* Exercise details
Only the lines from the line holding "# Every object" to the last line should be output, each exactly as given.

* Provided data
....................
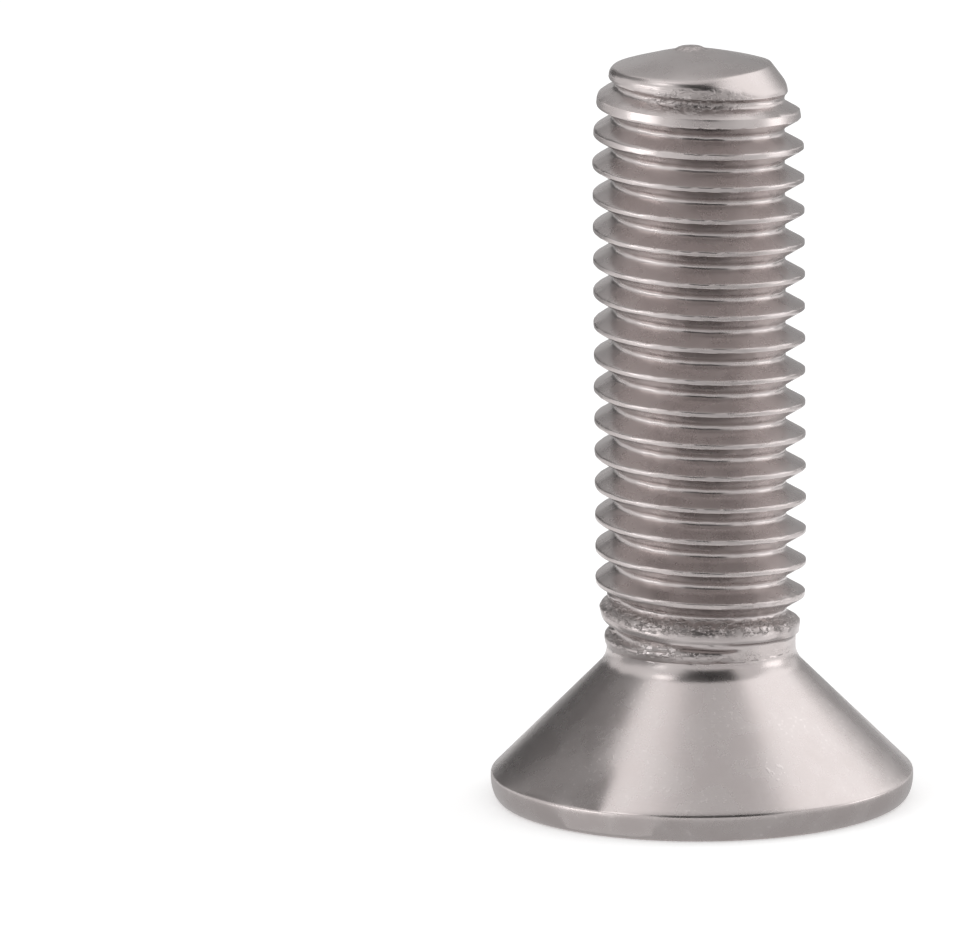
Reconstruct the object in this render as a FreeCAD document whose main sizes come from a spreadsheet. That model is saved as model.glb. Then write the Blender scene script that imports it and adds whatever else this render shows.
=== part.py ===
import FreeCAD, Part
import Sketcher
import math
import os

# Countersunk screw with a hexagon socket, one cold formed and thread rolled piece of stainless steel.
# The frame is +Z up along the screw's axis, and the origin is the middle of the head's flat face.
# The screw stands on that face with its point up. All sizes are in millimetres and degrees.

os.makedirs("parts", exist_ok=True)
doc = FreeCAD.newDocument("CountersunkScrew")

# Sizes that drive the model.
SIZES = [
    ("overall_length", 35.0, "from the head's flat face to the top of the domed point"),
    ("head_radius", 9.8, "widest radius of the head, at its rim"),
    ("rim_height", 1.25, "height where the rim ends and the cone begins"),
    ("rim_bevel_height", 0.85, "height of the bevel between the flat face and the rim"),
    ("rim_bevel_width", 0.45, "width of that bevel"),
    ("cone_angle", 90.0, "included angle of the countersunk cone"),
    ("neck_step", 0.54, "how much smaller than the crests the plain neck is"),
    ("neck_flare", 0.5, "length of neck, and of cone, that the flare between them takes up"),
    ("crest_radius", 4.92, "outer radius of the thread"),
    ("crest_start", 3.6, "height above the cone where the crests reach full radius"),
    ("crest_rise", 3.0, "height over which the crests grow from the neck"),
    ("pitch", 1.5, "axial distance from one crest to the next"),
    ("thread_depth", 0.97, "depth of the thread groove below the crests"),
    ("flank_angle", 60.0, "angle between the two flanks of the groove"),
    ("groove_start", 1.83, "height above the cone of the last full groove, at the back"),
    ("run_out_turns", 0.6, "turns over which the groove fades out below its full depth"),
    ("run_out_rise", 0.55, "how far the groove climbs out over those turns"),
    ("last_crest_step", 0.32, "how much smaller than the others the crest at the point is"),
    ("last_crest_fall", 2.85, "height over which the crests shrink towards the point"),
    ("point_step", 0.92, "how much smaller than the crests the domed point is at its foot"),
    ("point_chamfer", 45.0, "angle of the chamfer under the point, from the axis"),
    ("dome_height", 1.1, "rise of the dome over the point's edge"),
    ("point_height", 1.35, "from the chamfer's upper end to the top of the dome"),
    ("socket_flats", 6.0, "hexagon socket, across flats"),
    ("socket_depth", 4.2, "straight depth of the hexagon's walls"),
    ("socket_mouth_radius", 3.85, "radius of the conical mouth at the flat face"),
    ("socket_mouth_angle", 90.0, "included angle of the conical mouth"),
    ("socket_floor_angle", 120.0, "included angle of the conical floor"),
]
LEFT_HAND_THREAD = True

sheet = doc.addObject("Spreadsheet::Sheet", "sizes")
for row, (alias, value, note) in enumerate(SIZES, start=1):
    sheet.set(f"A{row}", alias)
    sheet.set(f"B{row}", str(value))
    sheet.set(f"C{row}", note)
    sheet.setAlias(f"B{row}", alias)
doc.recompute()

# Radii and heights that follow from the sizes.
NECK_RADIUS = "(sizes.crest_radius - sizes.neck_step)"
POINT_RADIUS = "(sizes.crest_radius - sizes.point_step)"
CONE_TOP = f"sizes.rim_height + (sizes.head_radius - {NECK_RADIUS}) / tan(sizes.cone_angle * 1 deg / 2)"
DOME_FOOT = "sizes.overall_length - sizes.dome_height"
CHAMFER_TOP = "sizes.overall_length - sizes.point_height"
CHAMFER_FOOT = (
    f"{CHAMFER_TOP} - (sizes.point_step - sizes.last_crest_step) / tan(sizes.point_chamfer * 1 deg)"
)
FLARE_RADIUS = f"{NECK_RADIUS} + sizes.neck_flare * sin(sizes.cone_angle * 1 deg / 2)"
FLARE_FOOT = f"{CONE_TOP} - sizes.neck_flare * cos(sizes.cone_angle * 1 deg / 2)"
CREST_FOOT = f"{CONE_TOP} + sizes.crest_start"
NECK_TOP = f"{CREST_FOOT} - sizes.crest_rise"
GROOVE_HEIGHT = f"{CONE_TOP} + sizes.groove_start"


def number(owner, expression):
    """The plain value of an expression over the sizes."""
    value = owner.evalExpression(expression)
    return float(getattr(value, "Value", value))


def sketch_on(body, name, role):
    """A sketch on one of the body's own origin planes."""
    sketch = body.newObject("Sketcher::SketchObject", name)
    plane = [f for f in body.Origin.OriginFeatures if f.Role == role][0]
    sketch.AttachmentSupport = [(plane, "")]
    sketch.MapMode = "FlatFace"
    return sketch


def bind_point(sketch, geometry, end, label, across, up):
    """Ties one end of a line to the sketch's origin by two bound distances."""
    for kind, axis, expression in (("DistanceX", -2, across), ("DistanceY", -1, up)):
        if expression == "0":
            sketch.addConstraint(Sketcher.Constraint("PointOnObject", geometry, end, axis))
            continue
        size = number(sketch, expression)
        index = sketch.addConstraint(Sketcher.Constraint(kind, -1, 1, geometry, end, size))
        sketch.renameConstraint(index, f"{label}_{kind[-1]}")
        sketch.setExpression(f"Constraints.{label}_{kind[-1]}", expression)


def outline(sketch, corners, closed=True):
    """Straight lines through named corners, each corner bound to the sizes."""
    points = [FreeCAD.Vector(number(sketch, a), number(sketch, b), 0) for _, a, b in corners]
    pairs = list(zip(points, points[1:] + points[:1]))
    if not closed:
        pairs = pairs[:-1]
    first = sketch.GeometryCount
    for a, b in pairs:
        sketch.addGeometry(Part.LineSegment(a, b), False)
    for i in range(len(pairs) - 1):
        sketch.addConstraint(Sketcher.Constraint("Coincident", first + i, 2, first + i + 1, 1))
    if closed:
        sketch.addConstraint(Sketcher.Constraint("Coincident", first + len(pairs) - 1, 2, first, 1))
    for i, (label, across, up) in enumerate(corners):
        last_open = not closed and i == len(pairs)
        bind_point(sketch, first + i - last_open, 2 if last_open else 1, label, across, up)
    return first, len(pairs)


body = doc.addObject("PartDesign::Body", "blank_with_socket")

# Blank: flat face, bevelled rim, countersunk cone, flared neck, shank, chamfer and domed point.
# The shank grows slowly out of the neck, and shrinks towards the point, as the rolled crests there are lower.
blank_sketch = sketch_on(body, "blank_profile", "XZ_Plane")
first, count = outline(
    blank_sketch,
    [
        ("axis_top", "0", "sizes.overall_length"),
        ("axis_foot", "0", "0"),
        ("face_edge", "sizes.head_radius - sizes.rim_bevel_width", "0"),
        ("rim_foot", "sizes.head_radius", "sizes.rim_bevel_height"),
        ("rim_top", "sizes.head_radius", "sizes.rim_height"),
        ("flare_foot", FLARE_RADIUS, FLARE_FOOT),
        ("flare_top", NECK_RADIUS, f"{CONE_TOP} + sizes.neck_flare"),
        ("neck_top", NECK_RADIUS, NECK_TOP),
        ("crest_foot", "sizes.crest_radius", CREST_FOOT),
        ("crest_end", "sizes.crest_radius", f"{CHAMFER_FOOT} - sizes.last_crest_fall"),
        ("chamfer_foot", "sizes.crest_radius - sizes.last_crest_step", CHAMFER_FOOT),
        ("chamfer_top", POINT_RADIUS, CHAMFER_TOP),
        ("dome_foot", POINT_RADIUS, DOME_FOOT),
    ],
    closed=False,
)
point_radius = number(blank_sketch, POINT_RADIUS)
dome_height = number(blank_sketch, "sizes.dome_height")
dome_radius = (point_radius**2 + dome_height**2) / (2 * dome_height)
dome_top = number(blank_sketch, "sizes.overall_length")
dome_middle = FreeCAD.Vector(
    point_radius / 2,
    dome_top - dome_radius + (dome_radius**2 - point_radius**2 / 4) ** 0.5,
    0,
)
dome_arc = Part.Arc(
    FreeCAD.Vector(point_radius, dome_top - dome_height, 0),
    dome_middle,
    FreeCAD.Vector(0, dome_top, 0),
)
dome = blank_sketch.addGeometry(dome_arc, False)
blank_sketch.addConstraint(Sketcher.Constraint("Coincident", dome, 1, first + count - 1, 2))
blank_sketch.addConstraint(Sketcher.Constraint("Coincident", dome, 2, first, 1))
blank_sketch.addConstraint(Sketcher.Constraint("PointOnObject", dome, 3, -2))
blank = body.newObject("PartDesign::Revolution", "blank")
blank.Profile = blank_sketch
blank.ReferenceAxis = (blank_sketch, ["V_Axis"])
blank.Angle = 360
doc.recompute()

# Hexagon socket, punched into the flat face.
CORNER = "sizes.socket_flats / (2 * cos(30 deg))"
socket_sketch = sketch_on(body, "socket_profile", "XY_Plane")
outline(
    socket_sketch,
    [
        ("right", CORNER, "0"),
        ("back_right", f"{CORNER} / 2", "sizes.socket_flats / 2"),
        ("back_left", f"-{CORNER} / 2", "sizes.socket_flats / 2"),
        ("left", f"-{CORNER}", "0"),
        ("front_left", f"-{CORNER} / 2", "-sizes.socket_flats / 2"),
        ("front_right", f"{CORNER} / 2", "-sizes.socket_flats / 2"),
    ],
)
socket = body.newObject("PartDesign::Pocket", "hexagon_socket")
socket.Profile = socket_sketch
socket.Reversed = True
socket.setExpression("Length", "sizes.socket_depth")

# Conical mouth and conical floor of the socket, turned round the axis.
MOUTH_DEPTH = "sizes.socket_mouth_radius / tan(sizes.socket_mouth_angle * 1 deg / 2)"
FLOOR_DEPTH = "sizes.socket_flats / 2 / tan(sizes.socket_floor_angle * 1 deg / 2)"
mouth_sketch = sketch_on(body, "mouth_profile", "XZ_Plane")
outline(
    mouth_sketch,
    [
        ("foot", "0", "0"),
        ("edge", "sizes.socket_mouth_radius", "0"),
        ("tip", "0", MOUTH_DEPTH),
    ],
)
mouth = body.newObject("PartDesign::Groove", "socket_mouth")
mouth.Profile = mouth_sketch
mouth.ReferenceAxis = (mouth_sketch, ["V_Axis"])
mouth.Angle = 360
floor_sketch = sketch_on(body, "floor_profile", "XZ_Plane")
outline(
    floor_sketch,
    [
        ("foot", "0", "sizes.socket_depth"),
        ("edge", "sizes.socket_flats / 2", "sizes.socket_depth"),
        ("tip", "0", f"sizes.socket_depth + {FLOOR_DEPTH}"),
    ],
)
socket_floor = body.newObject("PartDesign::Groove", "socket_floor")
socket_floor.Profile = floor_sketch
socket_floor.ReferenceAxis = (floor_sketch, ["V_Axis"])
socket_floor.Angle = 360
doc.recompute()

# Thread: the V groove between the crests, as a solid that winds up the shank and is cut from it.
# Its section is a triangle in the plane of the axis, and every side is ruled between two helices.
# It starts shallow on the neck at the front, is full at the back and leaves through the point's chamfer.
# Its mouth stands clear of the shank, and stays narrower than the pitch so that no turn meets the next.
PITCH = number(sheet, "sizes.pitch")
ROOT_RADIUS = number(sheet, "sizes.crest_radius - sizes.thread_depth")
FLANK_SLOPE = number(sheet, "tan(sizes.flank_angle * 1 deg / 2)")
CREST_RADIUS = number(sheet, "sizes.crest_radius")
MOUTH_RADIUS = max(ROOT_RADIUS + 0.48 * PITCH / FLANK_SLOPE, CREST_RADIUS + 0.05 * PITCH)
HALF_MOUTH = (MOUTH_RADIUS - ROOT_RADIUS) * FLANK_SLOPE
RUN_OUT_TURNS = number(sheet, "sizes.run_out_turns")
RUN_OUT_RISE = number(sheet, "sizes.run_out_rise")
GROOVE_FOOT = number(sheet, GROOVE_HEIGHT)
GROOVE_TURNS = math.ceil((number(sheet, "sizes.overall_length") - GROOVE_FOOT) / PITCH)
POINTS_PER_TURN = 12
SECTION = ((ROOT_RADIUS, 0), (MOUTH_RADIUS, HALF_MOUTH), (MOUTH_RADIUS, -HALF_MOUTH))


def groove_corners(turn):
    """The corners of the groove's section after this many turns up from its last full one at the back."""
    rise = RUN_OUT_RISE * (max(0.0, -turn) / RUN_OUT_TURNS) ** 3
    hand = -1 if LEFT_HAND_THREAD else 1
    angle = hand * 2 * math.pi * turn + math.pi / 2
    along = FreeCAD.Vector(math.cos(angle), math.sin(angle), 0)
    foot = FreeCAD.Vector(0, 0, GROOVE_FOOT + PITCH * turn)
    return [foot + along * (radius + rise) + FreeCAD.Vector(0, 0, up) for radius, up in SECTION]


def groove_span(start, end):
    """The ruled sides of the groove between two turn counts."""
    steps = max(4, round((end - start) * POINTS_PER_TURN))
    stations = [groove_corners(start + (end - start) * i / steps) for i in range(steps + 1)]
    rails = []
    for points in zip(*stations):
        rail = Part.BSplineCurve()
        rail.interpolate(list(points))
        rails.append(rail.toShape())
    return [Part.makeRuledSurface(a, b) for a, b in zip(rails, rails[1:] + rails[:1])]


def groove_end(turn):
    """The flat end of the groove at this turn count."""
    corners = groove_corners(turn)
    return Part.Face(Part.makePolygon(corners + corners[:1]))


sides = groove_span(-RUN_OUT_TURNS, 0)
for turn in range(GROOVE_TURNS):
    sides += groove_span(turn, turn + 1)
skin = Part.Compound(sides + [groove_end(-RUN_OUT_TURNS), groove_end(GROOVE_TURNS)])
skin.sewShape(1e-5)
groove_solid = Part.makeSolid(skin.Shells[0])
if groove_solid.Volume < 0:
    groove_solid.reverse()
groove = doc.addObject("Part::Feature", "thread_groove")
groove.Shape = groove_solid

screw = doc.addObject("Part::Cut", "countersunk_screw")
screw.Label = "countersunk_screw"
screw.Base = body
screw.Tool = groove
doc.recompute()

# Every object must have built, and the groove must have been cut, before the part is written.
for item in doc.Objects:
    faults = [word for word in item.State if word in ("Invalid", "Error")]
    if faults:
        raise RuntimeError(f"{item.Name} did not build: {faults}")
shape = screw.Shape
if shape.isNull() or not shape.isValid() or len(shape.Solids) != 1:
    raise RuntimeError("the screw is not one valid solid")
if shape.Volume > body.Shape.Volume * 0.98:
    raise RuntimeError("the thread groove was not cut")
shape.exportStep("parts/countersunk_screw.step")
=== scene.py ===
import math

import bpy
import numpy as np
from mathutils import Matrix, Vector


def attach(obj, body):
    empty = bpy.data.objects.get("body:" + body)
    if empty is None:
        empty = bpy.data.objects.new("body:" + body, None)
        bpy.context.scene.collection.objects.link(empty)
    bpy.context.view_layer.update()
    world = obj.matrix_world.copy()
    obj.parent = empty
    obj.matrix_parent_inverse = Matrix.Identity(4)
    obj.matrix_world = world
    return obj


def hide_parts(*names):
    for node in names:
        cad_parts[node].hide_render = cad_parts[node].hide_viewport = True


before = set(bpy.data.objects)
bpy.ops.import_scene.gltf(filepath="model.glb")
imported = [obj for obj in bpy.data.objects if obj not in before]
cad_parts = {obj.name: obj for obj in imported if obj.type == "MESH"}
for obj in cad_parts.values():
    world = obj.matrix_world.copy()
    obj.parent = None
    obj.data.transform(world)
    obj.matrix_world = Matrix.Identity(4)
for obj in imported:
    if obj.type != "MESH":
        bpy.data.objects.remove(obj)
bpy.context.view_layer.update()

# The screw.
# One piece of stainless steel: the head is cold formed from wire, the hexagon is punched into its flat face,
# and the thread is rolled on the shank. It stands on the flat face with its domed point up. Sizes in mm.
MM = 0.001
COLUMNS = 144
LENGTH = 35.0
NECK_RADIUS = 4.38
PITCH = 1.5
FLANK_LEAN = math.radians(30)
FRONT = math.pi * 1.5

angles = np.arange(COLUMNS) * 2 * math.pi / COLUMNS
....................
* Reply to the task
# Every object must have built, and the groove must have been cut, before the part is written.
for item in doc.Objects:
    faults = [word for word in item.State if word in ("Invalid", "Error")]
    if faults:
        raise RuntimeError(f"{item.Name} did not build: {faults}")
shape = screw.Shape
if shape.isNull() or not shape.isValid() or len(shape.Solids) != 1:
    raise RuntimeError("the screw is not one valid solid")
if shape.Volume > body.Shape.Volume * 0.98:
    raise RuntimeError("the thread groove was not cut")
shape.exportStep("parts/countersunk_screw.step")
=== scene.py ===
import math

import bpy
import numpy as np
from mathutils import Matrix, Vector


def attach(obj, body):
    empty = bpy.data.objects.get("body:" + body)
    if empty is None:
        empty = bpy.data.objects.new("body:" + body, None)
        bpy.context.scene.collection.objects.link(empty)
    bpy.context.view_layer.update()
    world = obj.matrix_world.copy()
    obj.parent = empty
    obj.matrix_parent_inverse = Matrix.Identity(4)
    obj.matrix_world = world
    return obj


def hide_parts(*names):
    for node in names:
        cad_parts[node].hide_render = cad_parts[node].hide_viewport = True


before = set(bpy.data.objects)
bpy.ops.import_scene.gltf(filepath="model.glb")
imported = [obj for obj in bpy.data.objects if obj not in before]
cad_parts = {obj.name: obj for obj in imported if obj.type == "MESH"}
for obj in cad_parts.values():
    world = obj.matrix_world.copy()
    obj.parent = None
    obj.data.transform(world)
    obj.matrix_world = Matrix.Identity(4)
for obj in imported:
    if obj.type != "MESH":
        bpy.data.objects.remove(obj)
bpy.context.view_layer.update()

# The screw.
# One piece of stainless steel: the head is cold formed from wire, the hexagon is punched into its flat face,
# and the thread is rolled on the shank. It stands on the flat face with its domed point up. Sizes in mm.
MM = 0.001
COLUMNS = 144
LENGTH = 35.0
NECK_RADIUS = 4.38
PITCH = 1.5
FLANK_LEAN = math.radians(30)
FRONT = math.pi * 1.5

angles = np.arange(COLUMNS) * 2 * math.pi / COLUMNS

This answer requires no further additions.